Bien que ce récit ne fasse que 140 pages, c’est une histoire profonde et dense qui nous est proposée. Nombreuses sont les explorations et découvertes exaltantes! Et Becky Chambers parvient avec brio à nous partager l’amour et l’excitation liée à ces percées scientifiques. On se sent partie de l’équipe de recherches à ce niveau-là, on se sent partie d’un tout pour qui, le vrai trésor au bout du chemin, c’est le savoir acquis. Ce récit est d’une richesse ahurissante! Mais il reste aussi très accessible pour les personnes qui, comme moi, n’ont pas le bagage scientifique adéquat. Car bien que contenant de réels propos de hard-science, cette novella est aussi une belle leçon de vulgarisation scientifique, la narratrice s’adressant à un destinataire inconnu et donc, probablement, novice dans plusieurs ou tous les domaines abordés. C’est avec beaucoup d’élégance, d’intelligence et de subtilité que Becky Chambers nous enrichit de savoir, le tout, rappelons-le, dans un récit qui place la connaissance comme objectif éthique et essentiel pour l’humanité. Jamais imbuvable, jamais lassante, la novella est aussi riche en émotions. Car ce récit nous transporte, nous touche, nous laisse pantois d’admiration. Un court écrin pour un contenu immense d’une grande beauté qui nous transporte vers d’autres galaxies et un peu d’espoir (#Indofan ^^).

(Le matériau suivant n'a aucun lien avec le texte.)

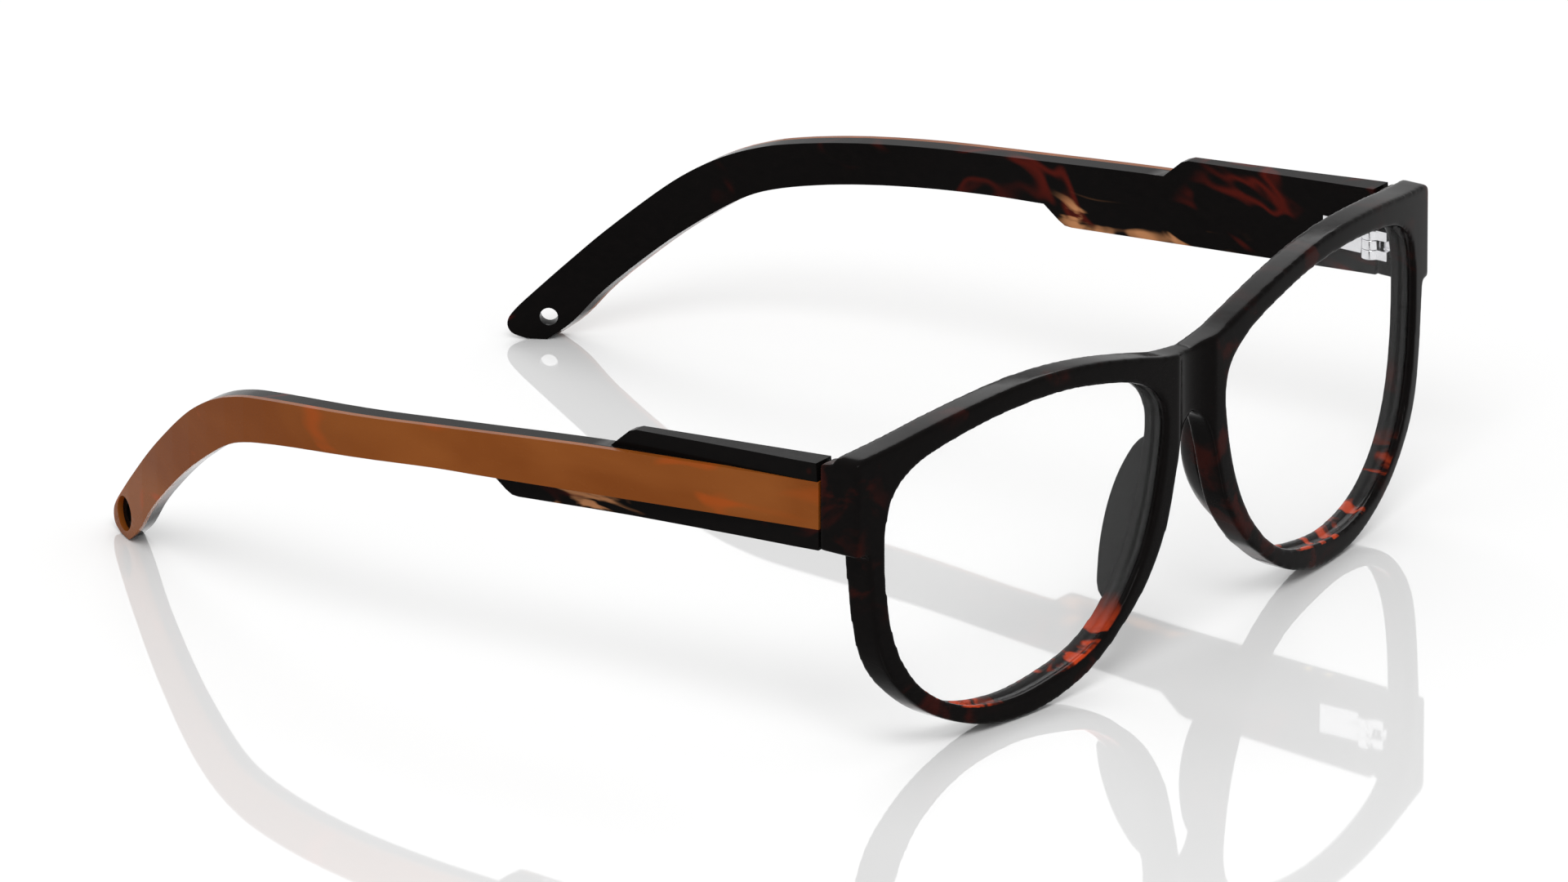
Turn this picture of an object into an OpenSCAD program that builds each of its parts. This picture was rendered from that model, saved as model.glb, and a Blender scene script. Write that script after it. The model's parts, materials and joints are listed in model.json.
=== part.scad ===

En bref, c’est un coup de coeur pour Apprendre, si par bonheur…! Becky Chambers nous offre un récit court mais d’une richesse folle qui propose une belle leçon d’éthique et place le savoir sur un piédestal. D’une élégance rare, cette novella nous transporte, nous émeut et nous redonnerai presque espoir en l’humanité.
Nous n’avons rien trouvé que vous pourrez vendre. Nous n’avons rien trouvé d’utile. Nous n’avons trouvé aucune planète qu’on puisse coloniser facilement ou sans dilemme moral, si c’est un but important. Nous n’avons rien satisfait que la curiosité, rien gagné que du savoir.
Un groupe de quatre astronautes partis explorer des planètes susceptibles d’abriter la vie : hommes et femmes, trans, asexuels, fragiles, déterminés, ouverts et humains, ils représentent la Terre dans sa complexité.